Anti-inflammatory effects of butadiene Diels-Alder adducts to some 1-dehydroglucocorticoids in rats.

Eur J Pharm Sci 2004 Apr;21(5):575-9

Department of Pharmacology & Toxicology, Tehran University of Medical Sciences, PO Box 14155-6451, Tehran, Iran.

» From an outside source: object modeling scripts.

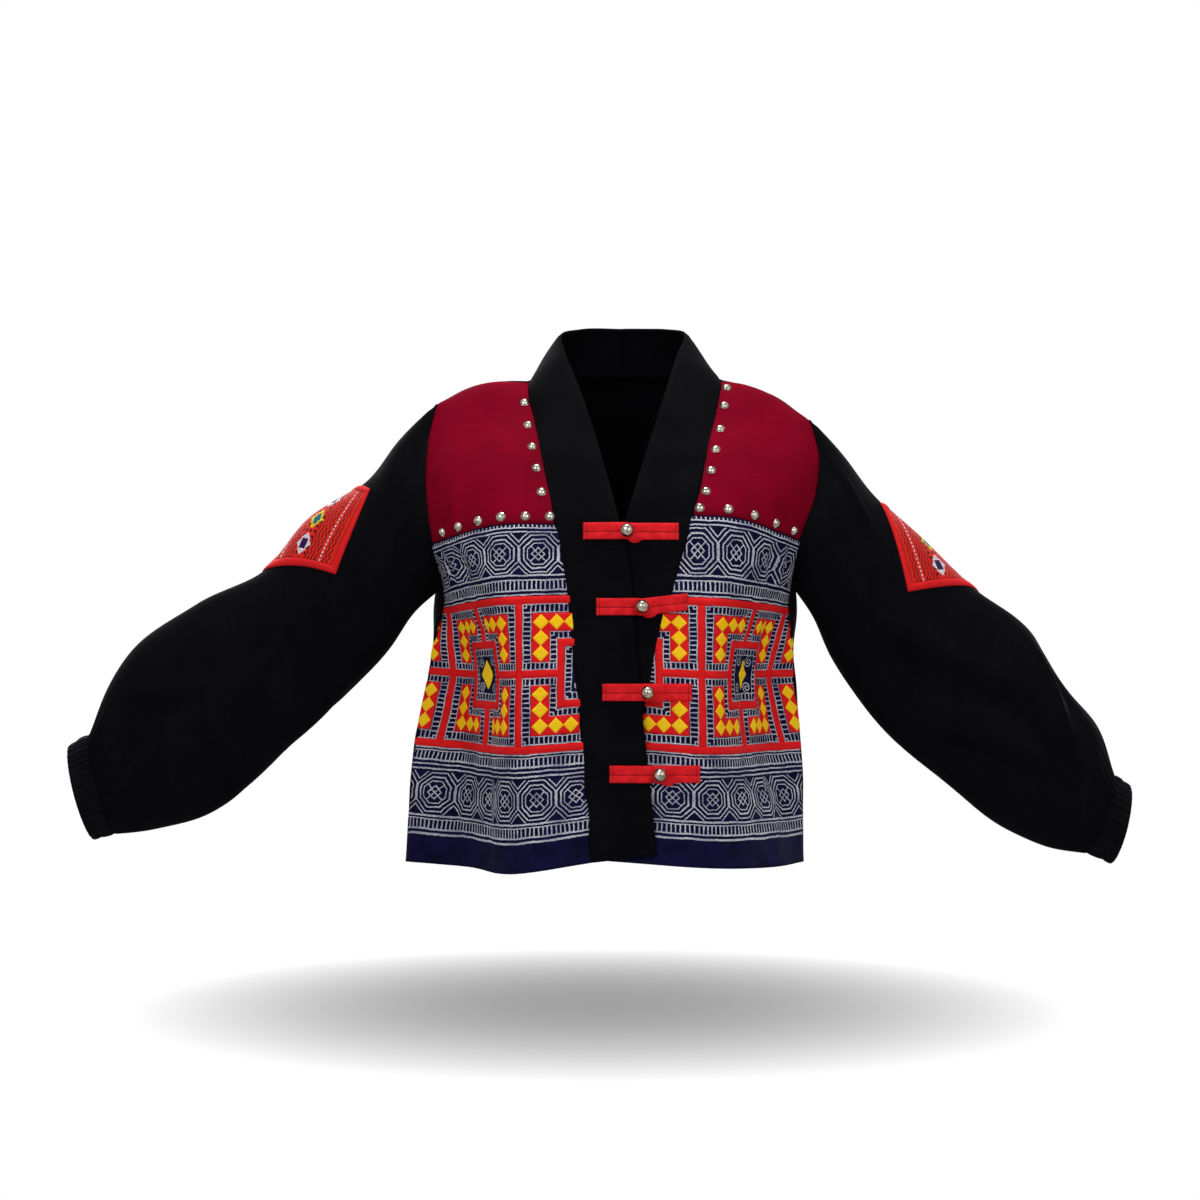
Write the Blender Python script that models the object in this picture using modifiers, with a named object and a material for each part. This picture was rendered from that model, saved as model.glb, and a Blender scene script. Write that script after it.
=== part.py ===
"""A Hmong jacket of batik and applique, held in the shape it has when worn, with no one in it.

Metres, +Z up. Sizes and tables are in millimetres, and MM turns them to metres. The origin is on
the neck's centre line at shoulder height, -Y is the front, and +X is the wearer's left. Every
piece of cloth is a surface read from a table of sections, given its wall by Solidify.
"""

import math
from collections import namedtuple

import bmesh
import bpy
import numpy as np
from mathutils import Vector

MM = 0.001

# Cloth and seams
CLOTH_WALL = 1.6
BAND_WALL = 2.2
CUFF_WALL = 2.4
SEAM_GAP = 0.3
# Where two walls meet at an angle, the gap also holds their mitre
ARMHOLE_GAP = 2.2
SIDE_GAP = 4.4
SHOULDER_GAP = 2.8
YOKE_GAP = 1.0
NECK_GAP = 0.8
STEPS = 60  # how finely a section is worked out before panels are read from it
AROUND = 24  # cells round a sleeve or a cuff
RING_POINTS = 49  # points worked out round a sleeve's ring
CUFF_LENGTH = 22
BAND_ROLL = ((-143, 4), (0, 5), (118, 2), (183, 0))  # how far the band bows out, down its seam

# Frog closures: a ball button between a strap and a strap with a loop
STRAP_WIDTH = 17
STRAP_WALL = 2.4
STRAP_CLEAR = 0.5
STRAP_SPREAD = 12  # a strap rests on the furthest cloth forward within this reach
STRAP_END_GAP = 2.4
BUTTON_RADIUS = 6.5

# Round-headed studs along two edges of each yoke
STUD_RADIUS = 4.4
STUD_HEIGHT = 2.8
STUD_INSET = 9
STUD_CLEAR = 1.1
STUD_HEM = 175  # how far down the cloth the studs along the yoke's lower edge stand
# The studs beside the band, by how far down they stand, and those along the yoke's lower edge, by
# how far the first stands from the band, how far apart they are and how many there are
StudRows = namedtuple("StudRows", "down inset pitch along")
STUDS = {
    "right": StudRows((34, 63, 93, 120, 148), 5.5, 24.6, 6),
    "left": StudRows((14, 37, 67, 97, 125, 154), 7, 29, 5),
}

# Embroidered squares on the upper sleeves
SQUARE_SIDE = 99
BINDING_WIDTH = 8
SQUARE_WALL = 1.4
SQUARE_CLEAR = 1.3
# The square's corners, as (along the sleeve, round from its top): the one nearest the shoulder, the
# one forward of it, the one behind it and the one nearest the cuff
SQUARE_CORNERS = {
    "right": ((90, 32), (141, 92), (137, -50), (234, 3)),
    "left": ((103, 13), (159, 77), (146, -64), (240, -3)),
}
SQUARE_CELLS = 7

# Places down the cloth, measured from the shoulder seam
YOKE_SEAM = 183
ARMPIT = 231
HEM = 520
NECK_BACK = -143

FrontRow = namedtuple("FrontRow", "down seam knee foot side")
FRONT = {
    "right": [
        FrontRow(-35, (-92, 25, 7), (-130, 24, -2), (-168, 22, -18), (-203, 22, -55)),
        FrontRow(0, (-98, -10, -2), (-130, -9, -2), (-164, -7, -9), (-198, -4, -27)),
        FrontRow(60, (-91, -48, -50), (-132, -50, -52), (-172, -40, -58), (-204, -22, -66)),
        FrontRow(118, (-80, -82, -98), (-130, -84, -101), (-174, -68, -107), (-204, -42, -113)),
        FrontRow(183, (-67, -108, -158), (-126, -106, -159), (-172, -80, -169), (-197, -52, -176)),
        FrontRow(231, (-58, -116, -205), (-122, -113, -207), (-166, -64, -213), (-190, -4, -219)),
        FrontRow(311, (-48, -121, -285), (-108, -121, -287), (-166, -20, -288), (-201, 0, -286)),
        FrontRow(411, (-40, -125, -385), (-106, -125, -390), (-172, -14, -390), (-220, 3, -387)),
        FrontRow(520, (-31, -128, -491), (-108, -130, -502), (-160, -44, -505), (-229, 3, -505)),
    ],
    "left": [
        FrontRow(-35, (92, 25, 9), (130, 24, -4), (168, 22, -26), (203, 22, -74)),
        FrontRow(0, (101, -10, 0), (130, -9, -6), (164, -7, -20), (198, -4, -44)),
        FrontRow(60, (92, -48, -50), (130, -50, -56), (172, -40, -68), (205, -20, -82)),
        FrontRow(118, (80, -80, -96), (122, -82, -102), (168, -62, -114), (199, -34, -124)),
        FrontRow(183, (66, -104, -149), (112, -102, -152), (156, -74, -164), (182, -46, -172)),
        FrontRow(231, (50, -111, -205), (100, -108, -207), (150, -62, -213), (177, -8, -218)),
        FrontRow(311, (30, -114, -285), (84, -116, -287), (150, -22, -288), (179, 0, -288)),
        FrontRow(411, (12, -117, -385), (80, -120, -390), (157, -14, -392), (188, 3, -391)),
        FrontRow(520, (-8, -121, -491), (82, -124, -497), (152, -62, -503), (190, 3, -505)),
    ],
}

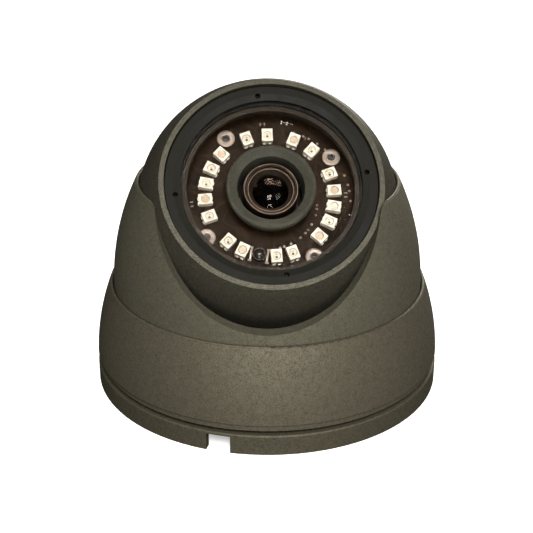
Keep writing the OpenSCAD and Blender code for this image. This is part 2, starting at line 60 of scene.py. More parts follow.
class Graph:
    """A shader node tree being filled, for a material, a group or the world."""

    def __init__(self, tree: bpy.types.NodeTree) -> None:
        """Keep the tree and empty it.

        Args:
            tree: the node tree to fill.
        """
        self.tree = tree
        tree.nodes.clear()

    def node(self, kind: str, inputs: dict | None = None, **settings: object) -> bpy.types.Node:
        """Add a node.

        Args:
            kind: the node's type, such as ShaderNodeMath.
            inputs: values or output sockets for its inputs, by name or number.
            **settings: the node's own settings, such as operation.

        Returns:
            The new node.
        """
        made = self.tree.nodes.new(kind)
        for name, value in settings.items():
            setattr(made, name, value)
        for key, value in (inputs or {}).items():
            self.feed(made.inputs[key], value)
        return made

    def feed(self, socket: bpy.types.NodeSocket, value: object) -> None:
        """Link an output socket to an input, or set the input to a plain value.

        Args:
            socket: the input.
            value: an output socket, a number, a vector or a colour.
        """
        if isinstance(value, bpy.types.NodeSocket):
            self.tree.links.new(value, socket)
        elif socket.type == "RGBA":
            socket.default_value = (*value[:3], 1.0)
        else:
            socket.default_value = value

    def math(self, operation: str, *values: object, clamp: bool = False) -> bpy.types.NodeSocket:
        """Return the result socket of a Math node.

        Args:
            operation: the Math operation.
            *values: its numbers or sockets, in order.
            clamp: keep the result within 0 and 1.
        """
        made = self.node("ShaderNodeMath", dict(enumerate(values)), operation=operation, use_clamp=clamp)
        return made.outputs[0]

    def mix(self, factor: object, low: object, high: object, blend: str = "MIX") -> bpy.types.NodeSocket:
        """Return the result socket of a colour Mix node.

        Args:
            factor: how much of high is taken.
            low: the first colour.
            high: the second colour.
            blend: the blend type.
        """
        made = self.node("ShaderNodeMix", data_type="RGBA", blend_type=blend)
        self.feed(made.inputs["Factor"], factor)
        self.feed(made.inputs[6], low)
        self.feed(made.inputs[7], high)
        return made.outputs[2]

    def ramp(
        self, value: object, low: float, high: float, start: float = 0.0, end: float = 1.0
    ) -> bpy.types.NodeSocket:
        """Return a value mapped from one range to another, and held within it.

        Args:
            value: the socket to map.
            low: the value that gives start.
            high: the value that gives end.
            start: the result at low.
            end: the result at high.
        """
        keys = {"Value": value, "From Min": low, "From Max": high, "To Min": start, "To Max": end}
        return self.node("ShaderNodeMapRange", keys, clamp=True).outputs[0]

    def noise(self, vector: object, scale: object, detail: float = 2.0, rough: float = 0.5) -> object:
        """Return the value socket of a Noise texture.

        Args:
            vector: the coordinates.
            scale: the pattern's scale, in cells a metre.
            detail: octaves.
            rough: strength of the fine octaves.
        """
        keys = {"Vector": vector, "Scale": scale, "Detail": detail, "Roughness": rough}
        return self.node("ShaderNodeTexNoise", keys).outputs[0]

    def bump(self, height: object, strength: float, distance: float, normal: object = None) -> object:
        """Return the normal socket of a Bump node.

        Args:
            height: the height socket.
            strength: how strongly it shows.
            distance: the height of 1, in metres.
            normal: a normal to add to.
        """
        keys = {"Height": height, "Strength": strength, "Distance": distance}
        made = self.node("ShaderNodeBump", keys)
        if normal is not None:
            self.feed(made.inputs["Normal"], normal)
        return made.outputs[0]


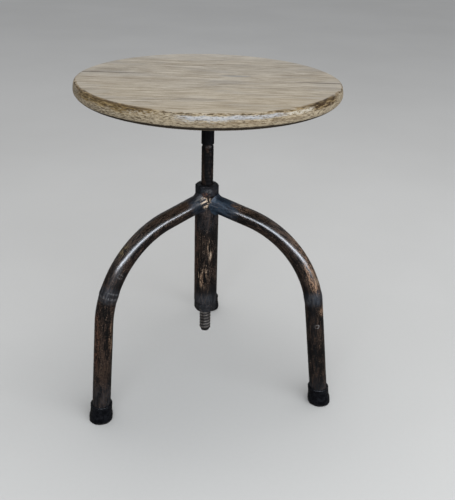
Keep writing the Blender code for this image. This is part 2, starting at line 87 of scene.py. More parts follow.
# ------------------------------------------------------------------ node graphs
class Graph:
    """A short way to write a material: every call adds a node and returns its output socket."""

    def __init__(self, name):
        self.mat = bpy.data.materials.new(name)
        self.mat.use_nodes = True
        self.tree = self.mat.node_tree
        self.tree.nodes.clear()
        self.out = self.tree.nodes.new("ShaderNodeOutputMaterial")
        self.bsdf = self.tree.nodes.new("ShaderNodeBsdfPrincipled")
        self.tree.links.new(self.bsdf.outputs[0], self.out.inputs["Surface"])

    def put(self, socket, value):
        if isinstance(value, bpy.types.NodeSocket):
            self.tree.links.new(value, socket)
        elif isinstance(value, (tuple, list)) and socket.type == "RGBA" and len(value) == 3:
            socket.default_value = (*value, 1.0)
        else:
            socket.default_value = value

    def add(self, kind, inputs=None, out=0, **props):
        node = self.tree.nodes.new(kind)
        for key, value in props.items():
            setattr(node, key, value)
        for key, value in (inputs or {}).items():
            self.put(node.inputs[key], value)
        return node.outputs[out]

    def math(self, op, a, b=0.0, c=0.0, clamp=False):
        node = self.tree.nodes.new("ShaderNodeMath")
        node.operation, node.use_clamp = op, clamp
        for i, value in enumerate((a, b, c)):
            self.put(node.inputs[i], value)
        return node.outputs[0]

    def plus(self, a, b): return self.math("ADD", a, b)
    def minus(self, a, b): return self.math("SUBTRACT", a, b)
    def times(self, a, b): return self.math("MULTIPLY", a, b)
    def both(self, *v):
        out = v[0]
        for x in v[1:]:
            out = self.times(out, x)
        return out
    def either(self, a, b): return self.math("MAXIMUM", a, b)
    def clamp(self, a): return self.math("ADD", a, 0.0, clamp=True)
    def inv(self, a): return self.math("SUBTRACT", 1.0, a, clamp=True)

    def step(self, x, lo, hi, a=0.0, b=1.0):
        """Smooth step of x from a at lo to b at hi."""
        return self.add("ShaderNodeMapRange", {0: x, 1: lo, 2: hi, 3: a, 4: b}, interpolation_type="SMOOTHSTEP")

    def band(self, x, lo, hi, soft):
        return self.times(self.step(x, lo - soft, lo + soft), self.step(x, hi - soft, hi + soft, 1.0, 0.0))

    def obj(self):
        return self.add("ShaderNodeTexCoord", out=3)

    def attr(self, name, vector=True):
        return self.add("ShaderNodeAttribute", out=1 if vector else 2, attribute_name=name)

    def scale(self, v, s):
        node = self.tree.nodes.new("ShaderNodeVectorMath")
        node.operation = "MULTIPLY"
        self.put(node.inputs[0], v)
        self.put(node.inputs[1], s if isinstance(s, tuple) else (s, s, s))
        return node.outputs[0]

    def shift(self, v, s):
        node = self.tree.nodes.new("ShaderNodeVectorMath")
        node.operation = "ADD"
        self.put(node.inputs[0], v)
        self.put(node.inputs[1], s)
        return node.outputs[0]

    def xyz(self, v):
        node = self.tree.nodes.new("ShaderNodeSeparateXYZ")
        self.put(node.inputs[0], v)
        return node.outputs[0], node.outputs[1], node.outputs[2]

    def vec(self, x, y, z):
        return self.add("ShaderNodeCombineXYZ", {0: x, 1: y, 2: z})

    def noise(self, v, scale=1.0, detail=3.0, rough=0.55, distort=0.0, out=0):
        return self.add("ShaderNodeTexNoise", {"Vector": v, "Scale": scale, "Detail": detail, "Roughness": rough, "Distortion": distort}, out=out)

    def cells(self, v, scale=1.0, feature="F1", out=0, random=1.0):
        return self.add("ShaderNodeTexVoronoi", {"Vector": v, "Scale": scale, "Randomness": random}, out=out, feature=feature)

    def mix(self, f, a, b, blend="MIX"):
        return self.add("ShaderNodeMix", {0: f, 6: a, 7: b}, out=2, data_type="RGBA", blend_type=blend)

    def mixf(self, f, a, b):
        return self.add("ShaderNodeMix", {0: f, 2: a, 3: b}, data_type="FLOAT")

    def ramp(self, f, stops, interp="LINEAR"):
        node = self.tree.nodes.new("ShaderNodeValToRGB")
        self.put(node.inputs[0], f)
        ramp = node.color_ramp
        ramp.interpolation = interp
        while len(ramp.elements) < len(stops):
            ramp.elements.new(0.5)
        for el, (pos, col) in zip(ramp.elements, stops):
            el.position, el.color = pos, (*col, 1.0)
        return node.outputs[0]

    def bump(self, height, strength=0.3, distance=0.001, normal=None):
        ins = {"Strength": strength, "Distance": distance, "Height": height}
        if normal is not None:
            ins["Normal"] = normal
        return self.add("ShaderNodeBump", ins)

    def edge(self, radius):
        """1 on worn outer edges, 0 on flats: how far a rounded normal turns from the true one."""
        bevel = self.add("ShaderNodeBevel", {"Radius": radius}, samples=6)
        geo = self.add("ShaderNodeNewGeometry", out=1)
        node = self.tree.nodes.new("ShaderNodeVectorMath")
        node.operation = "DOT_PRODUCT"
        self.put(node.inputs[0], bevel)
        self.put(node.inputs[1], geo)
        return self.step(node.outputs[1], 0.995, 0.86)

    def spot(self, v, centre, radii, wobble, soft=0.35):
        """1 inside an ellipsoid round centre whose surface is broken up by wobble, a 0 to 1 noise."""
        d = self.scale(self.shift(v, tuple(-c for c in centre)), tuple(1.0 / r for r in radii))
        length = self.tree.nodes.new("ShaderNodeVectorMath")
        length.operation = "LENGTH"
        self.put(length.inputs[0], d)
        dist = self.plus(length.outputs[1], self.times(self.minus(wobble, 0.5), 1.6))
        return self.step(dist, 1.0 - soft, 1.0 + soft, 1.0, 0.0)

    def finish(self, colour, rough, metal=0.0, normal=None, flat=None, **more):
        self.put(self.bsdf.inputs["Base Color"], colour)
        self.put(self.bsdf.inputs["Roughness"], rough)
        self.put(self.bsdf.inputs["Metallic"], metal)
        if normal is not None:
            self.put(self.bsdf.inputs["Normal"], normal)
        for key, value in more.items():
            self.put(self.bsdf.inputs[key.replace("_", " ")], value)
        if flat:
            self.mat.diffuse_color = (*flat, 1.0)
        return self.mat


# ------------------------------------------------------------------ mesh helpers
def link(obj):
    bpy.context.scene.collection.objects.link(obj)
    return obj


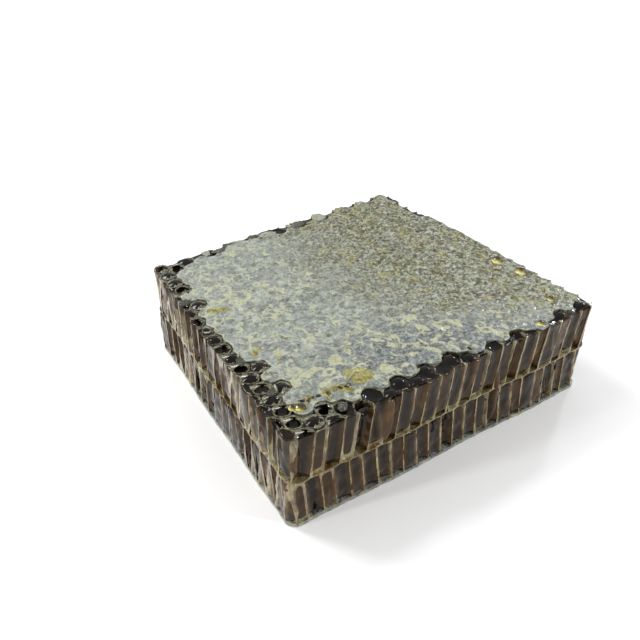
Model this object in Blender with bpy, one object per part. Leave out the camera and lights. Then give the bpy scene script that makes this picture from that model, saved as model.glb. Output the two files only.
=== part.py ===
"""A piece of capped honeycomb, cut from the comb with a knife.

Two layers of hexagonal cells stand back to back on a wax midrib. Wax cappings close the cells above
and below. Along the cut sides and the ragged upper margin the cells are open and show their honey.
The piece lies flat: +Z is up, and the origin is under the middle of its bounding box, at its base.
Blender 4.5, metres. Run with: blender --background --python part.py
"""

import math

import bmesh
import bpy
from mathutils import Euler, Matrix, Vector, noise

MM = 0.001

# The cut outline: its four corners seen from above, and how far the knife wandered.
FRONT_CORNER = Vector((-55.0, -45.9)) * MM
RIGHT_CORNER = Vector((53.5, -46.9)) * MM
BACK_CORNER = Vector((48.5, 48.5)) * MM
LEFT_CORNER = Vector((-47.5, 48.0)) * MM
CORNER_RADIUS = 3.5 * MM
CORNER_STEPS = 3
EDGE_STEPS = 6
KNIFE_WANDER = 0.7 * MM
KNIFE_WAVE = 30.0 * MM

# The cells: worker size, touching in straight rows along Y, leaning towards +X at their mouths.
CELL_PITCH = 5.15 * MM
CELL_ANCHOR = Vector((-4.85, -45.0)) * MM
WALL = 0.5 * MM
LEAN = math.radians(6.0)
LATTICE_REACH = 24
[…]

Three compounds (C1, C2 and C3) were synthesized by reacting dexamethasone as a strong anti-inflammatory drug or prednisolone as a moderate one with 1,3-butadiene under Diels-Alder reaction conditions to produce pentacyclic compounds. The structures of C1 [(11 beta,16 alpha,17 alpha)-9 alpha-fluoro-11,17,21-trihydroxy-16-methyl pregna [1 alpha,2 beta]-cyclohex 3',4-diene, 3,20-dione], C2 [(11 beta,16 alpha,17 alpha)-9 alpha-fluoro-11,17,21-trihydroxy-16-methyl pregna [1 alpha,2 alpha]-cyclohex 3',4-diene, 3,20-dione], and C3 [(11 beta,17 alpha)-11,17,21-trihydroxy-pregna [1 alpha,2 alpha]-cyclohex 3',4-diene, 3,20-dione] were concluded based on GC-mass and 1H NMR spectroscopic data. The compounds were used to evaluate the effect of introducing extra ring in the structure of the above drugs on their anti-inflammatory behavior. The potencies of the three compounds were compared with that of the mother drugs by the rat hind paw edema test. The results indicate a decrease in C1 potency, expressed as percentage of inflammation inhibition (16.5% versus 24.3% for Dex) or loss of C2 potency (2.0% versus 24.3% for Dex) in dexamethasone adducts. On the other hand, although the prednisolone adduct C3 lost potency too (3.95% versus 26.3% for Pred), but instead it lowered significantly the prednisolone potency on subsequent administration before prednisolone (C3+Pred) (1.30% versus 17.10% for Pred). When prednisolone was administered in equal doses after C3 (10mg/kg), it restored about 60% of its activity. This observation indicates that C3 still retain affinity toward GR without eliciting subsequent events. In other words it has anti prednisolone effect, i.e. anti-glucocorticoid property.